As I type this, I’m in the back of a truck bouncing over a very serious dirt road, looking out over the river that’s the border between Namibia and South Africa.
It’s been a hectic few days: We arrived in Cape Town to hang out with Zeenith et al for a few days as well as finalise our booking on the trip, and Mariah remembered that she had 1/2 plus 1/4 page in her passport– not enough for the largish African visas by stamp-happy officials. Fortunately, the folks at the US Embassy were friendly and helpful and pasted new pages in right off… though we lost a day, and thus didn’t get to see a whole lot of Cape Town.
The itinerary for our whole trip is here.<?>
The first three days of the tour
After securing 11th-hour pages, we dropped off at Nomad to pay for our trip. We were very lucky to get on this trip as there are only 11 people for the first week (that will swell, I believe, to 17 after reaching Swakopmund<?>, with a capacity of 22).
The first day was very civilised, with wine tasting and a comfortable campsite in the Citrusdaal<?>. We were warned that this was to be our “last stretsh of civilisation” and went forth with laughter.
That night in Citrusdaal<?> we went on a 3 hour hike with a guide Skoki and saw, among other things, 500 year old bushman paintings. Skoki is so named because he gave his parents a shock: They are Cape Coloured (see below), but he came out looking very black. The walk was fascinating, full of traditional wisdom, stories about the relationship between species, and traditional uses of plants and birdsong. We saw some scorpions, lizards, beetles, ants, (in particular the “ball biting ant” who climbs up trouser legs but is “only a problem for the men”), ant lions, and other small things.

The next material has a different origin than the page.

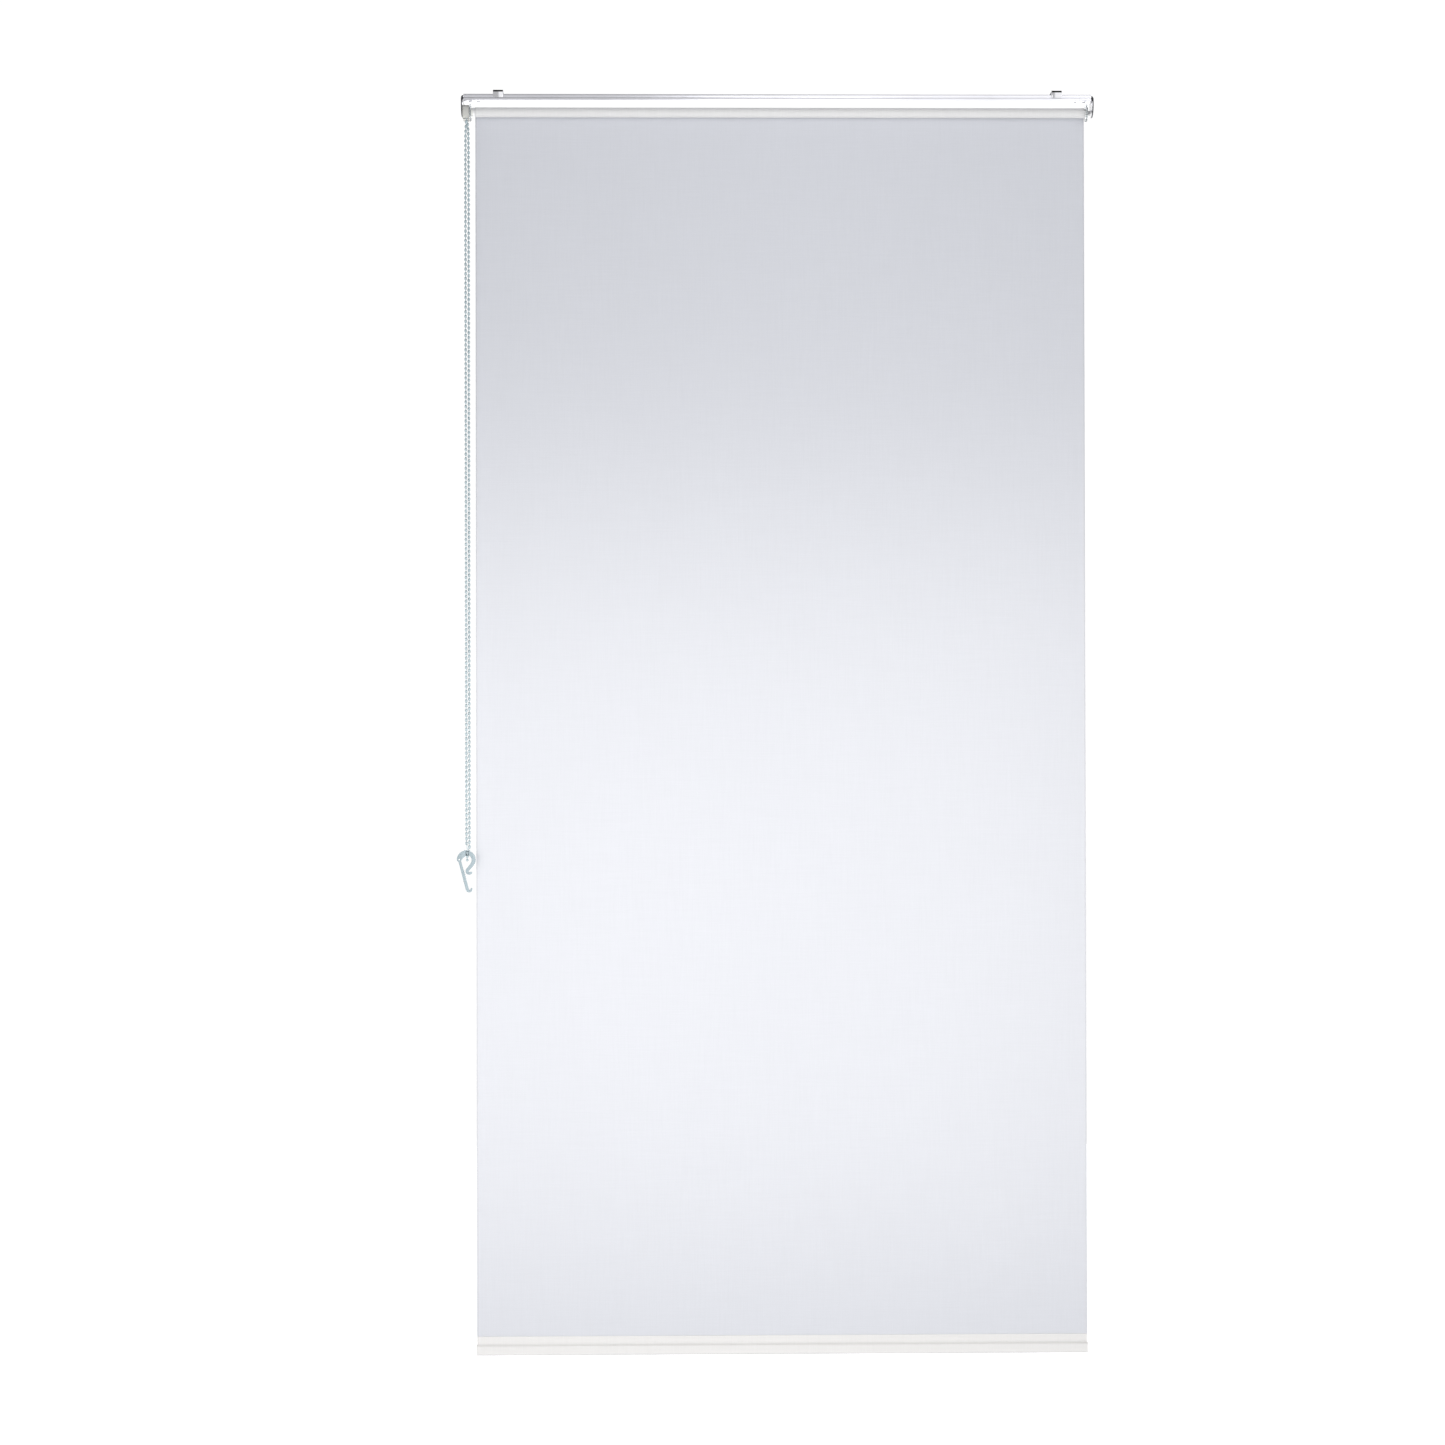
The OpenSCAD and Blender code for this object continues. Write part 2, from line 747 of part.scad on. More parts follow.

Skokie explains the 500 year old Bushman paintings
Brief SA racial politics
(any mistakes are my own and will be corrected… please do so!)
In South Africa there is not only white and black, but there is another race known as the Coloureds. These can be either mixed-race or of an older race indigenous to South Africa. Under apartheid, Coloureds were separated from whites, but were also rejected by the blacks.
Having crossed the border
Namibia, on first impression, is desolation. Beautiful desolation, but desolation, nonetheless. There are scraps of life, and weathered sandstone cliffs, leading me to believe that if there were water, this would be fertile land. Close to the border (close to the river) there were grapevines growing wine, but out here there is hundreds of kilometers of desert scrub, probably good only for goat farming, if even that (I see no goats).
Fish River Cañon
Although this is an Afrikaans/German settlement (not to mention the Bushmen, Bantu, etc. who were here before), for some reason they use the Spanish spelling of Cañon. It may be the Portugese influence. Who knows?
This thing is enormous. Older than the Grand Canyon in the US, and nearly as large. It’s 27km from rim to rim, and 550m deep. There is an ~85km hike you can do from where we were to the hot springs at its end– 4-5 days across the desert. It’s far too late in the year to do it now, but it’s something I’d come back to do.
Part of our group walking next to the Cañon
Prophetic handholding? Nick and Leslie.
Watched the sun set, ate an early dinner, early to bed, and onwards the next day!
The Sunset, complete with black birds who landed right on the edge of the Cañon between me an dthe sun. Check that lens flare!